Further, ING is not only subsidising sustainable project, but it is also declining to investments and subsidies to project with a negative impact. Indeed, behind the money-making banking institution, there still is a real commitment to choose sustainability first. "Every client and transaction is assessed, monitored and evaluated against the requirements of our Environmental and Social Risk (ESR) framework to ensure compliance and limit the negative impact on the environment and communities. We also say 'no' to individual companies and sectors, like with our aim to reduce our exposure to coal power generation to close to zero by 2025." [5] This demonstrates that the investment is not only a greenwashing façade but that the commitment is deeply rooted in the company's corporate guidelines.


As we explored in our latest article, the field of the circular economy still needs to be scaled up to have a real beneficial impact both economically and environmentally. Such initiatives deserve to be adequately funded. If more banks were following this trend and were shifting their funds from coal to circular economy, there could be a real, meaningful shift in our economy and a proper impact. Hopefully, they will soon realise that and we will all be set for a greener better future!


Stay safe, live well, live green!



[1] Aust, V., Morais, A. I., & Pinto, I. (2019). How does foreign direct investment contribute to Sustainable Development Goals? Evidence from African countries.

[2] Jayasooria, D. (2016). Sustainable Development Goals and Social Work: Opportunities and Challenges for Social Work Practice in Malaysia.

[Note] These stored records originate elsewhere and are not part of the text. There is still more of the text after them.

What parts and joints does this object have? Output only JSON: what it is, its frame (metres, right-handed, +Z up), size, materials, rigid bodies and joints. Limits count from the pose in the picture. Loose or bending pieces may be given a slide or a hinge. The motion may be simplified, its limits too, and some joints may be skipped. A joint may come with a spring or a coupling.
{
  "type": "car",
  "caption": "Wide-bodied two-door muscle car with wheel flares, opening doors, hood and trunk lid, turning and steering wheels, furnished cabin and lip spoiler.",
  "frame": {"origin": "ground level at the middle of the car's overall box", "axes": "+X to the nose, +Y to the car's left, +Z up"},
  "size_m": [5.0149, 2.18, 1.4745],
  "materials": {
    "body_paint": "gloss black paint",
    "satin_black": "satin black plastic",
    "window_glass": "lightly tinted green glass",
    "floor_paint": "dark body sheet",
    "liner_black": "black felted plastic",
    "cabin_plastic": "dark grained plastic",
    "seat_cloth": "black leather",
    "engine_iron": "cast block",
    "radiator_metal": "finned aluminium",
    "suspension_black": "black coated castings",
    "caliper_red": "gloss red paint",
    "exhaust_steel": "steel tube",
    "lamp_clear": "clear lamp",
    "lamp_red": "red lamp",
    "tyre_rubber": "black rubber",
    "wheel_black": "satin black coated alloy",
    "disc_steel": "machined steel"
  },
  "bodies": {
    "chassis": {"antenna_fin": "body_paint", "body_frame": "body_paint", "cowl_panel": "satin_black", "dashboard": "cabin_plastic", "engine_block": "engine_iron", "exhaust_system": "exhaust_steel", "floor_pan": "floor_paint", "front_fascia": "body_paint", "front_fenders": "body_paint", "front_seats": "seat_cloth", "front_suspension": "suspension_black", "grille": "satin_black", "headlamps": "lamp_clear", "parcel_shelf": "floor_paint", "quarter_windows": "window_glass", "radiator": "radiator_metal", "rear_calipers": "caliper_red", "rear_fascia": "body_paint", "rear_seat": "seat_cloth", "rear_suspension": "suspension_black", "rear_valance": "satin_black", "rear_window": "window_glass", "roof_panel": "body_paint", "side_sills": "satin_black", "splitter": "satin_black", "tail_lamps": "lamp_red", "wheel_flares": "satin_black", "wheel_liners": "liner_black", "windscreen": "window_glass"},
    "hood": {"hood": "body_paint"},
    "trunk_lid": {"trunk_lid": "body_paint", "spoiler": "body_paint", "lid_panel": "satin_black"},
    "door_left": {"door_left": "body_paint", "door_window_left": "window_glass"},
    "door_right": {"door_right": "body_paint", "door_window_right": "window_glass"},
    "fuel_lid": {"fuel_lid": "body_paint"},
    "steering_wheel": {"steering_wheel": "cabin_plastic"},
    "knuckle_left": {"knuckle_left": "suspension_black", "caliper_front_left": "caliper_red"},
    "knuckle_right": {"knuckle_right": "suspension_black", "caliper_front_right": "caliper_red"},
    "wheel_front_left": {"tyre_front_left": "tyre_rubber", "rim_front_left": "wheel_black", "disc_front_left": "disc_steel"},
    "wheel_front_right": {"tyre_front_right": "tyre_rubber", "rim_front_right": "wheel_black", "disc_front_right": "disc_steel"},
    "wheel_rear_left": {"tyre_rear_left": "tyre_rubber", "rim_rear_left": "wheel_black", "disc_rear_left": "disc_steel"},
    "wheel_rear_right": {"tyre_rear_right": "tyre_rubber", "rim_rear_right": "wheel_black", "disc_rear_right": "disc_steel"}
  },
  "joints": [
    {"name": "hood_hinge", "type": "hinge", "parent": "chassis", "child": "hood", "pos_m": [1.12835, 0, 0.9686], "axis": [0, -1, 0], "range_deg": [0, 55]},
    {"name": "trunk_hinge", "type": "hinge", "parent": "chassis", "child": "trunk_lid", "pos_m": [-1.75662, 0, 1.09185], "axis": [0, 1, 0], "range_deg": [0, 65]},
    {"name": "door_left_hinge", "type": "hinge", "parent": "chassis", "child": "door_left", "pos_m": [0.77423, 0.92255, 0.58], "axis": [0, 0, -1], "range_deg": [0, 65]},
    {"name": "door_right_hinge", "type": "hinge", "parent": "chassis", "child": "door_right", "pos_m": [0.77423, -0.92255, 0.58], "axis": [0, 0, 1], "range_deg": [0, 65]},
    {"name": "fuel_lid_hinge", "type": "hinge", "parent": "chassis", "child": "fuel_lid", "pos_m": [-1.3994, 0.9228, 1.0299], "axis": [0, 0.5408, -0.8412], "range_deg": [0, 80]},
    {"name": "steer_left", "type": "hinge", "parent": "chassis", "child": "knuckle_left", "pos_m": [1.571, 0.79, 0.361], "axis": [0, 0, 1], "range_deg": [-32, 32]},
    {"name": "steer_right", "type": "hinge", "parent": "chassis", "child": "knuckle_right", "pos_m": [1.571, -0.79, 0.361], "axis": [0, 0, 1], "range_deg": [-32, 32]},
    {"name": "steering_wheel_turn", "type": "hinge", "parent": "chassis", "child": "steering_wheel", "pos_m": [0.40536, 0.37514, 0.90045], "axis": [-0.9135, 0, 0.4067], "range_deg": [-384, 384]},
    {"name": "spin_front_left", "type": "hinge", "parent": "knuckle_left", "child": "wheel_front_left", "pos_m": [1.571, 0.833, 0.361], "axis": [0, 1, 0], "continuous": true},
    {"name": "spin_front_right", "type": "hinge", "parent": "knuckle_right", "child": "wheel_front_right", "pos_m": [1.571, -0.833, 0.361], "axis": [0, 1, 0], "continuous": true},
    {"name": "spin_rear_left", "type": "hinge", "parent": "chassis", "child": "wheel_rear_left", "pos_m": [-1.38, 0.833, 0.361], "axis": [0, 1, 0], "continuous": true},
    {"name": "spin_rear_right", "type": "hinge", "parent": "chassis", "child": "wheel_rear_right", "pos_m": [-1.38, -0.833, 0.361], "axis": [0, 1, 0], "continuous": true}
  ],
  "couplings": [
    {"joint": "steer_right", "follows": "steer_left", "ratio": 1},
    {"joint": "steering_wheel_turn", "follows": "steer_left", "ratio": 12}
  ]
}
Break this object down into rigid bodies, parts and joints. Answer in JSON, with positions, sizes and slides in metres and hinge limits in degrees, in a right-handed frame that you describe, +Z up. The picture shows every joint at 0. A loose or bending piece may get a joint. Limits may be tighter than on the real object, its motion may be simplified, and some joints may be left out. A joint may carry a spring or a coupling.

[3] https://www.ingwb.com/products-services/finance-your-business/sustainable-finance/sustainable-investments

[4] Idowu, S. O., Schmidpeter, R., & Zu, L. (Eds.). (2020). The Future of the UN Sustainable Development Goals. CSR, Sustainability, Ethics & Governance.

[5] https://www.ing.com/Sustainability/Sustainability-direction/Climate-action.htm



Bibliography:

1. Aust, V., Morais, A. I., & Pinto, I. (2019). How does foreign direct investment contribute to Sustainable Development Goals? Evidence from African countries. Journal of Cleaner Production, 118823. doi:10.1016/j.jclepro.2019.118823

2. Idowu, S. O., Schmidpeter, R., & Zu, L. (Eds.). (2020). The Future of the UN Sustainable Development Goals. CSR, Sustainability, Ethics & Governance. doi:10.1007/978-3-030-21154-7

3. Jayasooria, D. (2016). Sustainable Development Goals and Social Work: Opportunities and Challenges for Social Work Practice in Malaysia.